There she met Ruggles, also an apprentice. They built their first
pottery in Beldenville, Wisconsin, where they stayed until they
came to North Carolina in 1980 to set up Rock Creek Pottery near
Bakersville.
Pottery is a way of life for Rankin and Ruggles. They throw their
pots in an old horse shed on their homeplace. They sell their pots
in an old barn. They get their power from a water-powered electric-generating
system they built using the creek behind their home. They have
an organic garden that feeds them from May to November. (Her botany
background has come in handy in her gardening, she says.)

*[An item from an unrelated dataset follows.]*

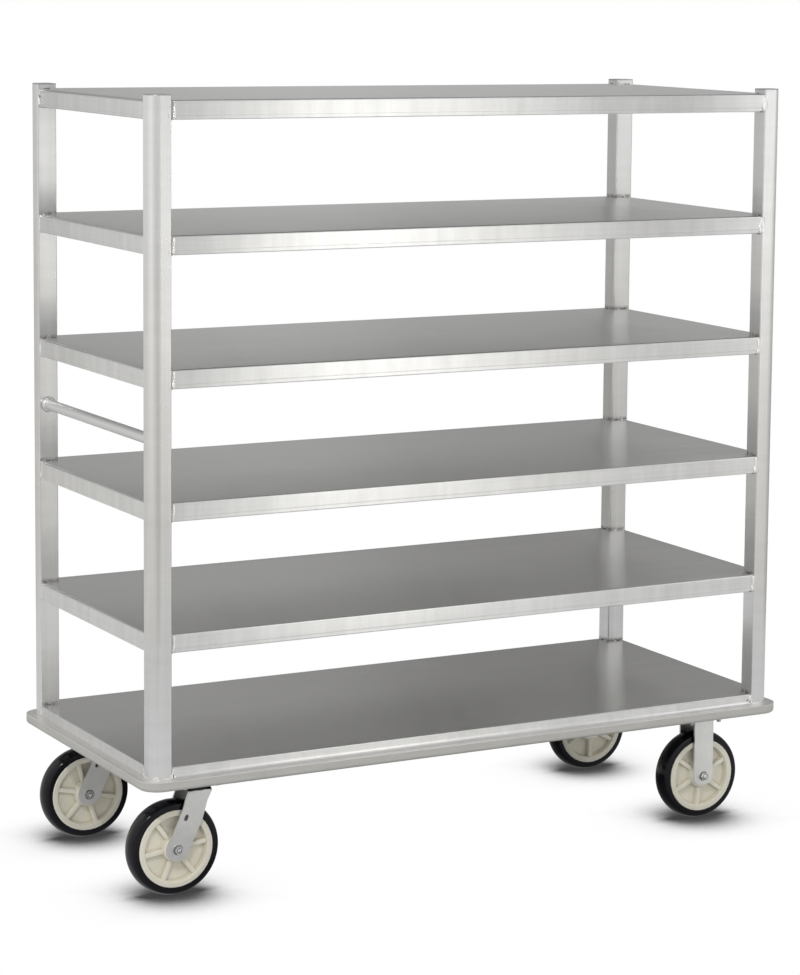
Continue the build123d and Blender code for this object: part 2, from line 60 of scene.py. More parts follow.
cam.matrix_world = Matrix(((right.x, upward.x, -ahead.x, CAM_AT.x),
                           (right.y, upward.y, -ahead.y, CAM_AT.y),
                           (right.z, upward.z, -ahead.z, CAM_AT.z),
                           (0, 0, 0, 1)))
scene.camera = cam
scene.view_settings.view_transform = "Standard"
scene.view_settings.look = "None"


# ------------------------------------------------------------ node helpers ----
class Net:
    """A small builder for shader node trees."""

    def __init__(self, tree):
        self.t = tree
        tree.nodes.clear()

    def add(self, kind, **settings):
        n = self.t.nodes.new(kind)
        for key, value in settings.items():
            setattr(n, key, value)
        return n

    def link(self, a, b):
        self.t.links.new(a, b)

    def put(self, socket, value):
        if hasattr(value, "is_output") or hasattr(value, "links"):
            self.link(value, socket)
        else:
            socket.default_value = value

    def math(self, op, a, b=0.0, clamp=False):
        n = self.add("ShaderNodeMath", operation=op, use_clamp=clamp)
        self.put(n.inputs[0], a)
        self.put(n.inputs[1], b)
        return n.outputs[0]

    def remap(self, value, a, b, c, d, smooth=False):
        n = self.add("ShaderNodeMapRange", interpolation_type="SMOOTHSTEP" if smooth else "LINEAR")
        self.put(n.inputs["Value"], value)
        for key, v in (("From Min", a), ("From Max", b), ("To Min", c), ("To Max", d)):
            n.inputs[key].default_value = v
        return n.outputs["Result"]

    def blend(self, factor, a, b, mode="MIX"):
        n = self.add("ShaderNodeMix", data_type="RGBA", blend_type=mode)
        self.put(n.inputs["Factor"], factor)
        self.put(n.inputs[6], a)
        self.put(n.inputs[7], b)
        return n.outputs[2]

    def coords(self, scale=(1, 1, 1), shift=(0, 0, 0)):
        tc = self.add("ShaderNodeTexCoord")
        mp = self.add("ShaderNodeMapping")
        self.link(tc.outputs["Object"], mp.inputs["Vector"])
        mp.inputs["Scale"].default_value = scale
        mp.inputs["Location"].default_value = shift
        return mp.outputs["Vector"]

    def noise(self, vector, scale=1.0, detail=2.0, rough=0.5, warp=0.0):
        n = self.add("ShaderNodeTexNoise")
        self.link(vector, n.inputs["Vector"])
        n.inputs["Scale"].default_value = scale
        n.inputs["Detail"].default_value = detail
        n.inputs["Roughness"].default_value = rough
        n.inputs["Distortion"].default_value = warp
        return n.outputs["Fac"]


def rgb(*c):
    return (c[0], c[1], c[2], 1.0)


def surface(name):
    m = bpy.data.materials.new(name)
    m.use_nodes = True
    net = Net(m.node_tree)
    out = net.add("ShaderNodeOutputMaterial")
    bsdf = net.add("ShaderNodeBsdfPrincipled")
    net.link(bsdf.outputs[0], out.inputs["Surface"])
    return m, net, bsdf


def bump(net, bsdf, height, strength, distance):
    b = net.add("ShaderNodeBump")
    b.inputs["Strength"].default_value = strength
    b.inputs["Distance"].default_value = distance
    net.link(height, b.inputs["Height"])
    net.link(b.outputs["Normal"], bsdf.inputs["Normal"])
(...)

And, of course, they cook and eat from their own clay creations. "I
take a material formed millions of years ago and make something
I can drink my tea out of or use to serve salad I have grown in
our garden. This is a very primal process in a heavily technological
world that I find extremely nourishing.
"
Making pots here has its associations with each season: walking
down through starlit snow to stoke the pottery stove before bed
so pots won't freeze by morning, standing in the branch pouring
a pitcher of creek water over my head when we're firing the kiln
in July," she says.
"
The results of each firing are always different. Each pot is touched
in its own way by the flow of flame, smoke, heat, ash, soda, and
salt. We hope that our pots quietly seduce the user into a relationship
like a good friend--a relationship that develops over time. After
all, the finishing of the art of a good pot is in the hands and
sensibility of the user."
Some trips down the mountain take Rankin and Ruggles underwater. "We
try to dive twice a year," she says. "That's a really
nice thing about being self-employed: We can close down." Their
diving isn't just for pleasure, however. They dive with the Reef
Environmental Education Foundation (REEF) and participate in fish
surveys throughout the Caribbean.
Rankin also writes. She has published articles for REEF and in
pottery journals. And the list of articles in which her creations
in clay have been featured is long, as is the list of the scores
of her exhibitions, lectures, and collections.
"
I think all my experiences at Duke made me see the potential for
creation," says Rankin. "Maybe it wasn't such a comfortable
time for the administration at Duke, but it was a great growth
experience for the people who were there. I can see the threads
of my life that started there--and I've got a pretty nice life."